Some critics have faulted Raichel for being “inauthentic,” or Ethiopia-lite, because of his Eastern European heritage and his popular sound. But the musical reality he’s striving for is one that is simply Israeli in feel. What he’s avoiding is Americanized Israeli pop: “Our challenge is to create music of the Israeli mainstream, of the Israeli truth — the real music of the Israeli melting pot.”

On “From the Depths” he tries to, opening with famous Yemenite Chantuese Shoshana Damari, a diva in her 80s who hasn’t recorded in 20 years, singing the warbly “A Leaf in the Wind.” The second song, “On Shabbat,” begins with a Yemenite riff and an undulating Sephardic lyric, merging into a Caribbean chorus. Those songs seem more like world-music tributes, experiments in fusion, rather than songs that will hit the top of the pop charts in Israel.

It’s only with the next songs, “Come to My House” and “I Still Have Strength in Me” that he transitions to the mind-sticking melodies and simple, sensual lyrics that radio stations adore.

“I have strength in me/ now when you left/ the moon smiled at me /shined its light through the window/And tonight I’m not scared anymore/ To be alone and dream/ and here it is you again/ you, who touches, you, who runs away….”

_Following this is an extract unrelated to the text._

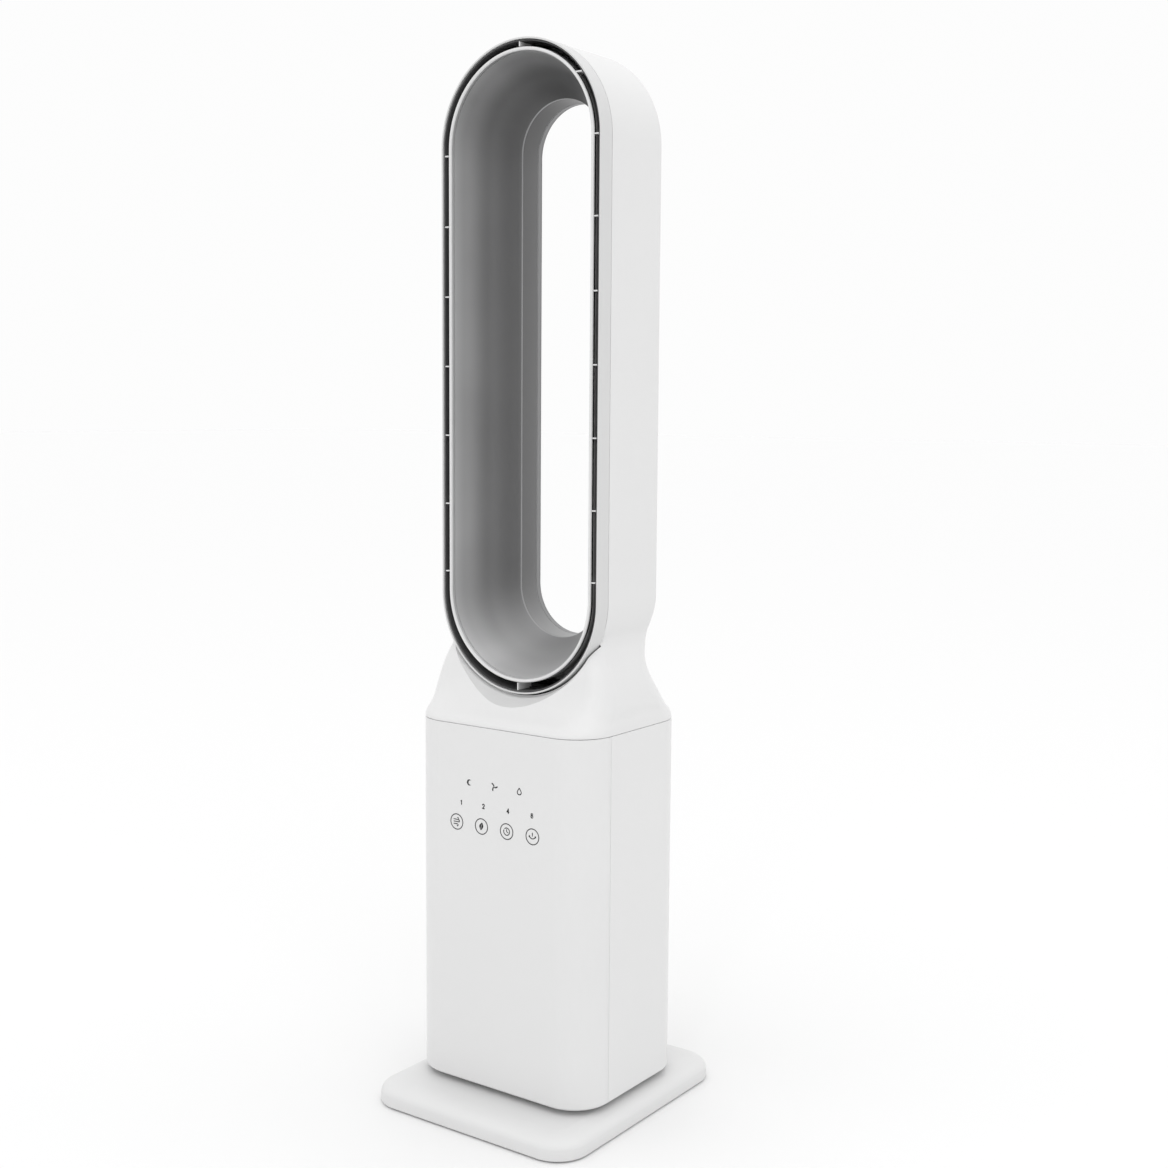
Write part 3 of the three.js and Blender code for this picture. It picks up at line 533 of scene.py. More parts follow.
# ------------------------------------------------------------------ body covers: U shells with small edge radii
def outline(front):
    """points and outward normals along the rounded body from seam to seam"""
    pts = []
    ye = SEAM_Y - 0.55 if front else SEAM_Y + 0.55
    w, d, r = HW, HD, BODY_R
    n = 28
    if front:
        pts += [((-w, ye + (-d + r - ye) * t), (-1, 0)) for t in (0,)]
        for a in np.linspace(180, 270, n + 1):
            c, s = math.cos(math.radians(a)), math.sin(math.radians(a))
            pts.append(((-w + r + r * c, -d + r + r * s), (c, s)))
        for t in np.linspace(0, 1, 14)[1:-1]:
            pts.append(((-w + r + (2 * w - 2 * r) * t, -d), (0, -1)))
        for a in np.linspace(270, 360, n + 1):
            c, s = math.cos(math.radians(a)), math.sin(math.radians(a))
            pts.append(((w - r + r * c, -d + r + r * s), (c, s)))
        pts.append(((w, ye), (1, 0)))
    else:
        pts.append(((w, ye), (1, 0)))
        for t in np.linspace(0, 1, 6)[1:-1]:
            pts.append(((w, ye + (d - r - ye) * t), (1, 0)))
        for a in np.linspace(0, 90, n + 1):
            c, s = math.cos(math.radians(a)), math.sin(math.radians(a))
            pts.append(((w - r + r * c, d - r + r * s), (c, s)))
        for t in np.linspace(0, 1, 14)[1:-1]:
            pts.append(((w - r - (2 * w - 2 * r) * t, d), (0, 1)))
        for a in np.linspace(90, 180, n + 1):
            c, s = math.cos(math.radians(a)), math.sin(math.radians(a))
            pts.append(((-w + r + r * c, d - r + r * s), (c, s)))
        for t in np.linspace(0, 1, 6)[1:-1]:
            pts.append(((-w, d - r - (d - r - ye) * t), (-1, 0)))
        pts.append(((-w, ye), (-1, 0)))
    return pts


def cover(name, front, e=1.0):
    base = outline(front)
    sgn = 1 if front else -1
    # rounded ends at the seams: extra stations, each with the outer face drawn in
    stations = []
    for end in (0, 1):
        (x, y), nrm = base[-1 if end else 0]
        es = []
        for a in np.linspace(0, math.pi / 2, 5):
            along, inset = e * (1 - math.sin(a)), e * (1 - math.cos(a))   # a=90deg at the very edge
            es.append(((x, y - sgn * (e - e * math.sin(a))), nrm, inset))
        es = sorted(es, key=lambda q: -q[2])       # from the edge inwards
        if end:
            es = es[::-1]
        stations.append(es)
    path = stations[0] + [(p, n_, 0.0) for p, n_ in base[1:-1]] + stations[1]
    z0, z1, t = BODY_Z0, BODY_Z1, WALL
    k = 0.7
    prof = [(-t, z0), (-k, z0)] + [(-k + k * math.sin(a), z0 + k - k * math.cos(a)) for a in np.linspace(0.25, math.pi / 2, 5)]
    prof += [(0, z0 + 30 + (z1 - z0 - 60) * u) for u in (0, 0.25, 0.5, 0.75, 1)]
    prof += [(-k + k * math.cos(a), z1 - k + k * math.sin(a)) for a in np.linspace(0, math.pi / 2 - 0.25, 5)] + [(-k, z1), (-t, z1)]
    loops = []
    for (x, y), (nx, ny), inset in path:
        L = []
        for nn, z in prof:
            d = nn if nn < -1.5 else min(nn, nn * 1.0) - inset
            L.append((x + nx * d, y + ny * d, z))
        loops.append(L)
    verts, faces = strip(loops)
    K = len(prof)
    faces.append(tuple(range(K - 1, -1, -1)))
    faces.append(tuple(range((len(loops) - 1) * K, len(loops) * K)))
    return obj_from(name, verts, faces)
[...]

Sure there are Ethiopians rapping in the background or an oud or two between choruses in these songs, but for the most part, these are the sort of tunes on Israeli radio all the time and just the sort of subject matter: heartbreak. In the end, there is only one message, only one cause that Raichel cares to champion:

“At the end of the day we are all singing about love,” he said. “It sounds great in Amharic, it sounds great in Hebrew and it sounds great in English: It’s all about love.”